• Task to carry out: Up to and including the line with "spout_angle = 86.3; // [80:1:95]", return every line from the start of the entries below exactly.

[Stored items from a collection]
============
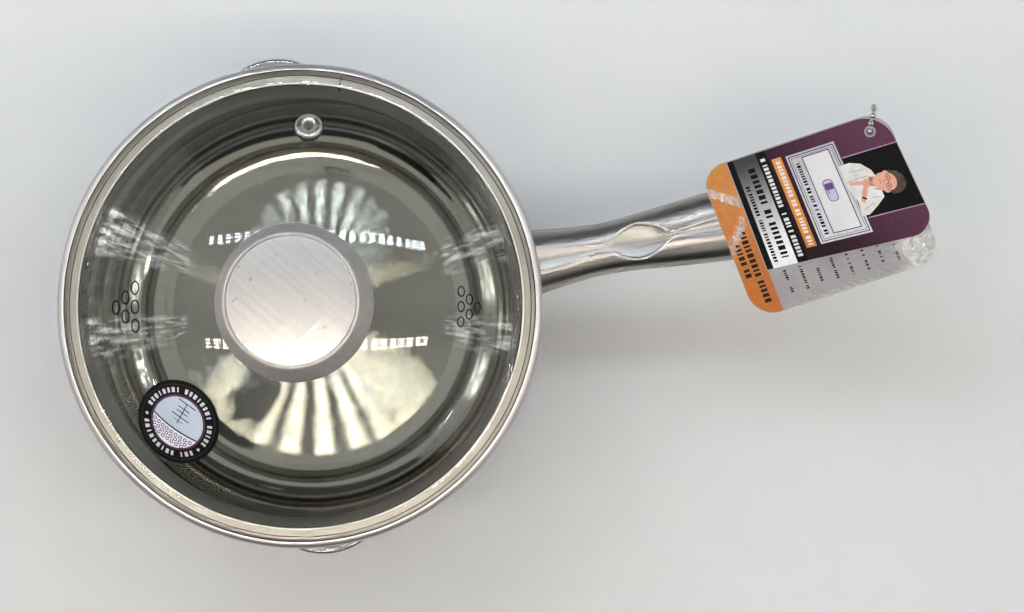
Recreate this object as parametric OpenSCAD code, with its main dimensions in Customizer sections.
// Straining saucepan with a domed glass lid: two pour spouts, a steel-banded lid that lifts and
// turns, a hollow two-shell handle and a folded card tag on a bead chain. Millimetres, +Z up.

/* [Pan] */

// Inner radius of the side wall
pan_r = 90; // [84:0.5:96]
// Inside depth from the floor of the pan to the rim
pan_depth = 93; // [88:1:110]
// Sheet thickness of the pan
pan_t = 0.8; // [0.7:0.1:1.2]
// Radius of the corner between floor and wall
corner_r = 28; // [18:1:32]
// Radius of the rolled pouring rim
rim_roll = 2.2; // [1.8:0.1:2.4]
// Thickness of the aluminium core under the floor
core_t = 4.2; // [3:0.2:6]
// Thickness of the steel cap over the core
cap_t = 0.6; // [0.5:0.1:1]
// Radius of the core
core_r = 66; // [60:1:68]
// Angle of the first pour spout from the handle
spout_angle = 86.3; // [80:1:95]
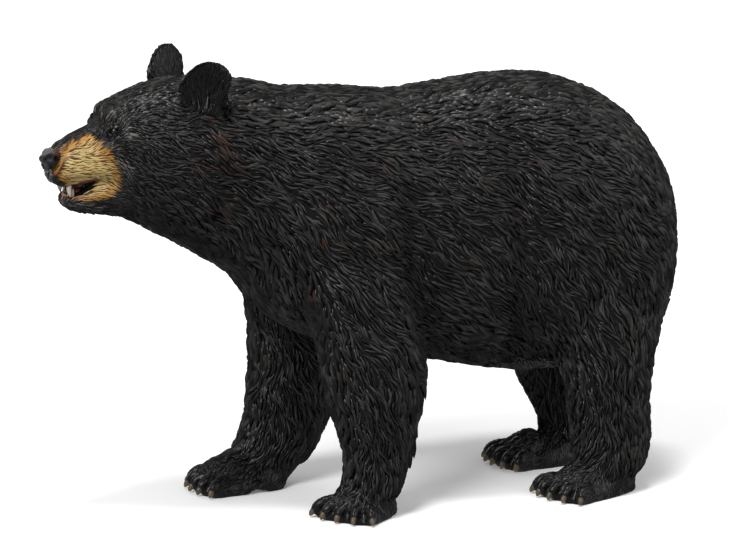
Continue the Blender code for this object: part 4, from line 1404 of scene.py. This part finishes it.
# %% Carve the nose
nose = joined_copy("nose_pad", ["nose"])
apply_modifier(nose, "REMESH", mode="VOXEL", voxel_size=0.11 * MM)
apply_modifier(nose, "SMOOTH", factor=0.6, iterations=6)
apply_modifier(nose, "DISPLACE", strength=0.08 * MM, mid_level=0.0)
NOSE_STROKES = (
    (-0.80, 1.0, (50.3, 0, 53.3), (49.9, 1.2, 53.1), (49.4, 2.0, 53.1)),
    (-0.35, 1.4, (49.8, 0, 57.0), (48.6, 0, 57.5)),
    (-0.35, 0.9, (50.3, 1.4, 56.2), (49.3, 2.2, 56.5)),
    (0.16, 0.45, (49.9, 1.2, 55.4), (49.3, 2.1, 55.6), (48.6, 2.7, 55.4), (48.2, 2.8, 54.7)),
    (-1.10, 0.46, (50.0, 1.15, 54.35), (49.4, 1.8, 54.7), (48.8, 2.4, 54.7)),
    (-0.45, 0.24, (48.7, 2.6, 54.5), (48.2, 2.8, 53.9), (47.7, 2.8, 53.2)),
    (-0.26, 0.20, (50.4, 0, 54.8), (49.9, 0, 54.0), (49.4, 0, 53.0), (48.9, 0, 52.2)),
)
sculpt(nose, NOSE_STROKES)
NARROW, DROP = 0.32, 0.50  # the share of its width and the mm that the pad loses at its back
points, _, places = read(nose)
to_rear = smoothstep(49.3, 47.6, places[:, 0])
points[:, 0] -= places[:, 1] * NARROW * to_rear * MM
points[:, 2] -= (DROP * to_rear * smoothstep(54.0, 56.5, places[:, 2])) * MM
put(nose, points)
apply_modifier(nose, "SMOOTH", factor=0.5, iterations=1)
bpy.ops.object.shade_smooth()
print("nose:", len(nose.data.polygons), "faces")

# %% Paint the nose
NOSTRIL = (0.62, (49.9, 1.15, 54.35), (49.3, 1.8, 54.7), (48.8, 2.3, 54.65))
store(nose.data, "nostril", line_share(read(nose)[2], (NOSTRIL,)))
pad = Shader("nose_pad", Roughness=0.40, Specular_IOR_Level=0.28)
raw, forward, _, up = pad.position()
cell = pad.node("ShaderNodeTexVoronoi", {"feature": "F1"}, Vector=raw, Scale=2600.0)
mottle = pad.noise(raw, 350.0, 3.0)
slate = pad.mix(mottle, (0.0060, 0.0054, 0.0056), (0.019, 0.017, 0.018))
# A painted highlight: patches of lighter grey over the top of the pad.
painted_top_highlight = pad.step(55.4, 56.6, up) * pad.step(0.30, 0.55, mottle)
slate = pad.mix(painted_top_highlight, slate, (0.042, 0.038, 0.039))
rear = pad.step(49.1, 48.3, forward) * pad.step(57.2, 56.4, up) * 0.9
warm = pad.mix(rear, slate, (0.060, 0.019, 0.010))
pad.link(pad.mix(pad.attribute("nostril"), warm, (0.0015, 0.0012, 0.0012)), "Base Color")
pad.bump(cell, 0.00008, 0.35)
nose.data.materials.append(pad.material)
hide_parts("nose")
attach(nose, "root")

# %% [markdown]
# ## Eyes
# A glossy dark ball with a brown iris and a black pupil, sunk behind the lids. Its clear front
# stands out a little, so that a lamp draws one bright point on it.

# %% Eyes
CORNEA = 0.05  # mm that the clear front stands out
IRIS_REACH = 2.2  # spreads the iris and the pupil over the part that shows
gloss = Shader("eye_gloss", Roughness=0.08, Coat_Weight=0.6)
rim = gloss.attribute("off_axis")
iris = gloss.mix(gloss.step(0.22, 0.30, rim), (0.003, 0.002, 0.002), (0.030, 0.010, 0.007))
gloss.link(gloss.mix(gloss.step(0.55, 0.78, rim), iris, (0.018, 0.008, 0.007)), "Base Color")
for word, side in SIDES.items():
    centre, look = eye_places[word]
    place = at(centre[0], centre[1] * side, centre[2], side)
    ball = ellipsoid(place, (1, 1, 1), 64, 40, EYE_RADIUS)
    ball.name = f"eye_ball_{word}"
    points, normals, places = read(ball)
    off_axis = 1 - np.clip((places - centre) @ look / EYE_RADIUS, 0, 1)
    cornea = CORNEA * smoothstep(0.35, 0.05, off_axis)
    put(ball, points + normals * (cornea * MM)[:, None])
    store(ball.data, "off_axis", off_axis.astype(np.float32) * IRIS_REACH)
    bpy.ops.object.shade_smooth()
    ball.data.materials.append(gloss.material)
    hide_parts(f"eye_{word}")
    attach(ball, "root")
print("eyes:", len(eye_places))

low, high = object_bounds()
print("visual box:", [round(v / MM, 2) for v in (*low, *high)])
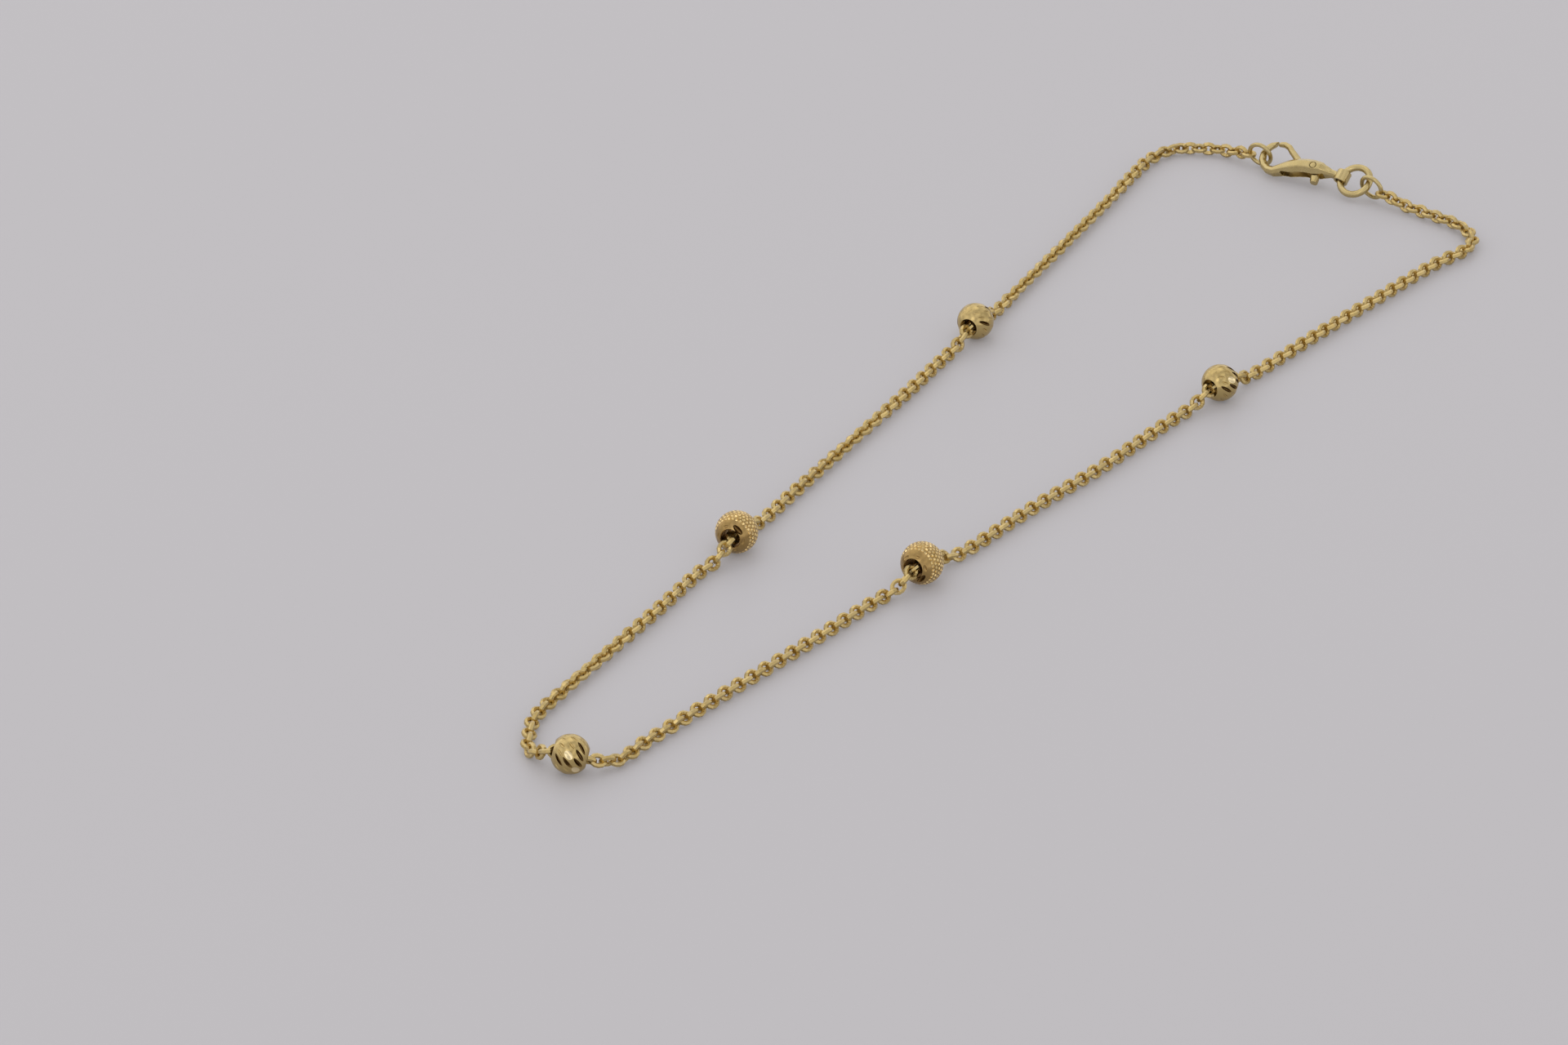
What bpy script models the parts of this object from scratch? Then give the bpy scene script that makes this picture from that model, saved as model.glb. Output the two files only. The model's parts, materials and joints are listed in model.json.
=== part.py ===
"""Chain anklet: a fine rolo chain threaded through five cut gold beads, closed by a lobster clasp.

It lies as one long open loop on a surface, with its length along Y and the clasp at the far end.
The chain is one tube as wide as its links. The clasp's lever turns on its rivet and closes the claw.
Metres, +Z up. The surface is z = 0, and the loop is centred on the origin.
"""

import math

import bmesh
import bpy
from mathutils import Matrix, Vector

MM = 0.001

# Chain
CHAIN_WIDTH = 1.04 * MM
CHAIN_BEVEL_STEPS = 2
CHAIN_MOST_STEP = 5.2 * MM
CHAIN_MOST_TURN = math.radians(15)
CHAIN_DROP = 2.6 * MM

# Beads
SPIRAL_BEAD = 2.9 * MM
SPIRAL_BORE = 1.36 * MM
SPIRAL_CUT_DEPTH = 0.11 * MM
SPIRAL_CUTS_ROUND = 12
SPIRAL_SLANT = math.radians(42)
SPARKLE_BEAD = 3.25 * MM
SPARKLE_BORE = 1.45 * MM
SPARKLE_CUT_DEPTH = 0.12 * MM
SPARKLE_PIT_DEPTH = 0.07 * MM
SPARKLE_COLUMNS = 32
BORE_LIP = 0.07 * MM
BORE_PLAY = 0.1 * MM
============
• Finished task:
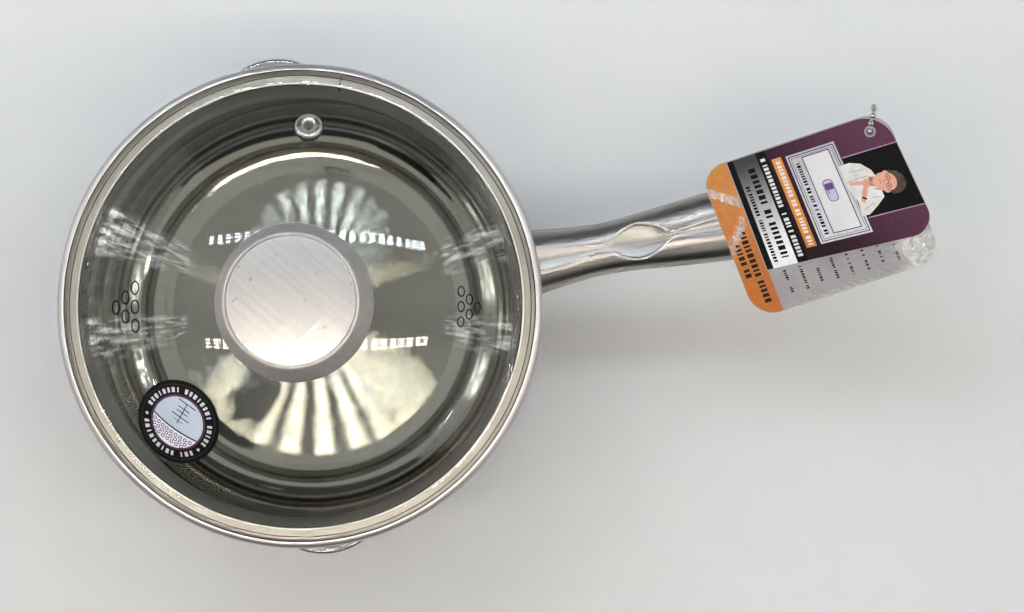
Recreate this object as parametric OpenSCAD code, with its main dimensions in Customizer sections.
// Straining saucepan with a domed glass lid: two pour spouts, a steel-banded lid that lifts and
// turns, a hollow two-shell handle and a folded card tag on a bead chain. Millimetres, +Z up.

/* [Pan] */

// Inner radius of the side wall
pan_r = 90; // [84:0.5:96]
// Inside depth from the floor of the pan to the rim
pan_depth = 93; // [88:1:110]
// Sheet thickness of the pan
pan_t = 0.8; // [0.7:0.1:1.2]
// Radius of the corner between floor and wall
corner_r = 28; // [18:1:32]
// Radius of the rolled pouring rim
rim_roll = 2.2; // [1.8:0.1:2.4]
// Thickness of the aluminium core under the floor
core_t = 4.2; // [3:0.2:6]
// Thickness of the steel cap over the core
cap_t = 0.6; // [0.5:0.1:1]
// Radius of the core
core_r = 66; // [60:1:68]
// Angle of the first pour spout from the handle
spout_angle = 86.3; // [80:1:95]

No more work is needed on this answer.